Disney traditionally unveils its latest executive pay towards the end of a year or start of the next, with Apple usually following in January, because their fiscal years end in the fall, but executive compensation season for most companies kicks into full swing in March and April.
That is when Netflix usually details its pay packages for the previous year, but it also usually previews its annual compensation targets late in the year. Its shareholders rejected the company’s 2022 pay packages by a 3-to-1 margin the non-binding “Say on Pay” vote. Netflix reacted in October by promising “substantial changes” to its CEO and executive pay packages. “We recognize we don’t have wide support for our executive compensation model of the last 20 years,” the company acknowledged, vowing to switch to a “more conventional model.”
While it touted its “pay for performance” focus, Netflix has in the past allowed execs to choose how much of their pay they receive in cash and how much in stock options. For top execs, institutional investors generally prefer a relatively low salary though, plus performance-based bonuses and stock options. That is known as ensuring that executives have real “skin in the game.”
So on Dec. 8, Netflix disclosed 2024 target compensation packages worth $40 million for co-CEOs Ted Sarandos and Greg Peters. But “to address shareholder concerns,” the cash salaries for both will amount to $3 million, with performance-based cash bonuses with a target of $6 million and restricted stock units and performance stock units worth $15.5 million each.
Meanwhile, Apple said in early in 2023 that Cook would see a more than 40 percent cut to his total compensation from $99.4 million to $49.0 million after an advisory “say on pay” vote only showed approval from 64 percent of voting shareholders, down from 95 percent for Apple’s fiscal year 2020.
The tech giant reduced the number of restricted stock units Cook would receive if he retires before 2026 and said that 75 percent of his vesting shares would be tied to Apple’s stock performance in 2023, up from 50 percent, strengthening the “pay for performance” proposition.
While Hollywood powerhouses don’t typically give top execs a choice between cash and options, the Netflix move and other pay trends across corporate America could well get analyzed across town as companies assess if any major or symbolic updates to compensation policies may be needed amid some low shareholder support for their exec pay.

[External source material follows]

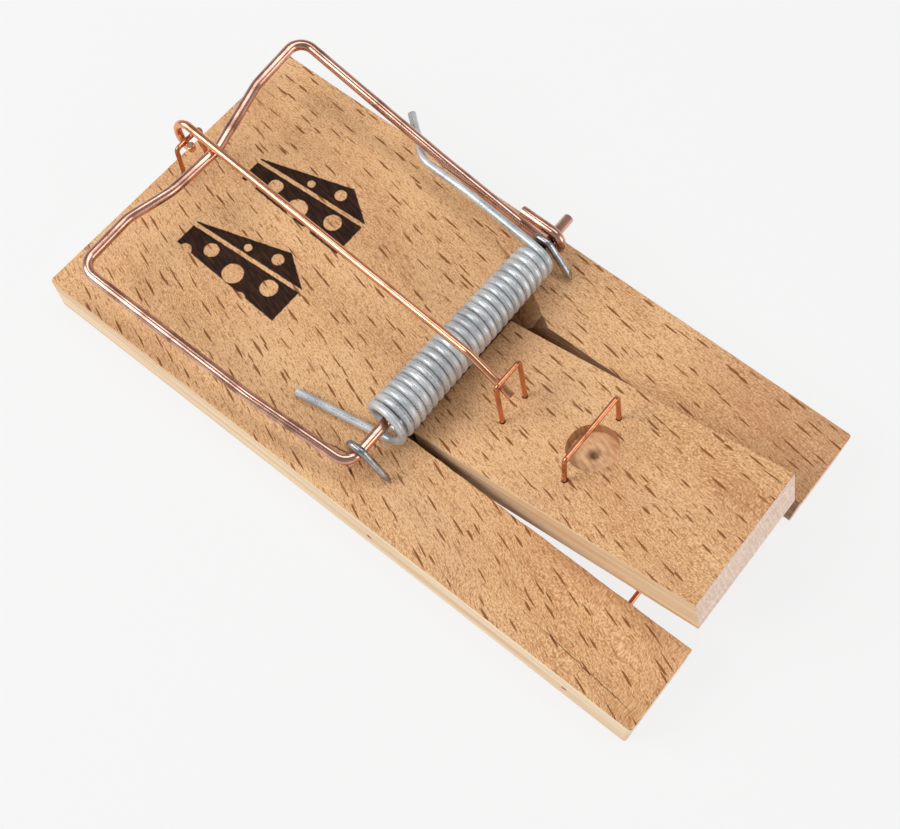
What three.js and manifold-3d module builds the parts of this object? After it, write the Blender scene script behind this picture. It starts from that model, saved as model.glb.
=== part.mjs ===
// Wooden snap mouse trap, shown set. Millimetres, +Z up, underside of the board on z = 0.
// +X runs from the bow's resting end to the pedal's free end, +Y across the board.
import * as THREE from 'three';
import { mergeVertices } from 'three/addons/utils/BufferGeometryUtils.js';
import Module from 'manifold-3d';

const wasm = await Module();
wasm.setup();

// ---- board ----
const boardLength = 98;
const boardWidth = 49;
const boardThick = 6.6;
const boardCorner = 0.4;
const slotLow = -11.7;          // the slot's two long edges, in y
const slotHigh = 12.35;
const slotEnd = 2.6;            // x of the slot's closed end

// ---- pedal, in its own frame: s along it, n up from its hinge pin ----
const hingeX = 8.1;
const pinZ = 2.85;              // both cross wires are drilled at this height
const pedalRise = 15;           // degrees, set position
const pedalWidth = 21;
const pedalLength = 40.8;       // hinge pin to free end
const pedalHeel = 3.4;          // hinge pin to heel
const heelBevelStart = -0.1;
const heelBevelEnd = -1.92;     // height of the bevel at the heel
const baitHoleAt = 18;
const baitHoleY = 0.3;
const baitHoleRadius = 3.48;
const baitHoleDepth = 1.7;
const dimpleRadius = 0.9;
const dimpleDepth = 0.6;

// ---- wire sizes ----
const bowWire = 1.5;
const springWire = 1.2;
const rodWire = 1.06;
const nailWire = 1.04;
const stapleWire = 0.65;
const crossWire = 0.7;
const holeClearance = 0.6;      // added to a wire's diameter for its hole
const wireSides = 8;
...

“Companies that engage with their shareholders and address concerns are more likely to receive greater shareholder support for say-on-pay, while those who don’t will probably continue to get lower support,” corporate governance and compensation advisory firm ISS Corporate Solutions highlighted in a 2022 report. It calls less than 70 percent shareholder support in “say on pay” votes as “low support.”
Recent votes show such low support among shareholders of some Hollywood and tech giants. Warner Bros. Discovery, led by CEO David Zaslav, disclosed that just 51 percent of the shareholder votes cast in its non-binding 2023 “say on pay” vote approved its compensation packages, with Amazon reaching 68 percent. In comparison, Paramount Global and Fox received 96 percent approval in 2023, Comcast 92 percent, Disney 86 percent, and Alphabet 76 percent, per a Proxy Monitor tally.
One expert notes though that corporate America has moved towards more performance-based pay in recent years across sectors, including media and entertainment. “Over the last several years, the prevalence of performance-based equity has continually risen, while the opposite is occurring with time-based options,” says Courtney Yu, director of research at corporate leadership data firm Equilar. “Our research shows that 90.2 percent of the 500 largest U.S. public companies awarded performance-based equity to their CEOs in 2022, up from 82.1 percent in 2018. Meanwhile, 37.6 percent of companies granted time-based options in 2022, down from 50.4 percent in 2018.”
Yu adds, “Since 2011, when Say on Pay was first introduced, we’ve seen companies review and update their executive compensation plans in order to satisfy shareholders. While Say on Pay is advisory, and some companies have failed multiple times over the years, we’ve seen most companies move towards best practices, such as granting more in performance-based equity, which is what Netflix is planning to do.”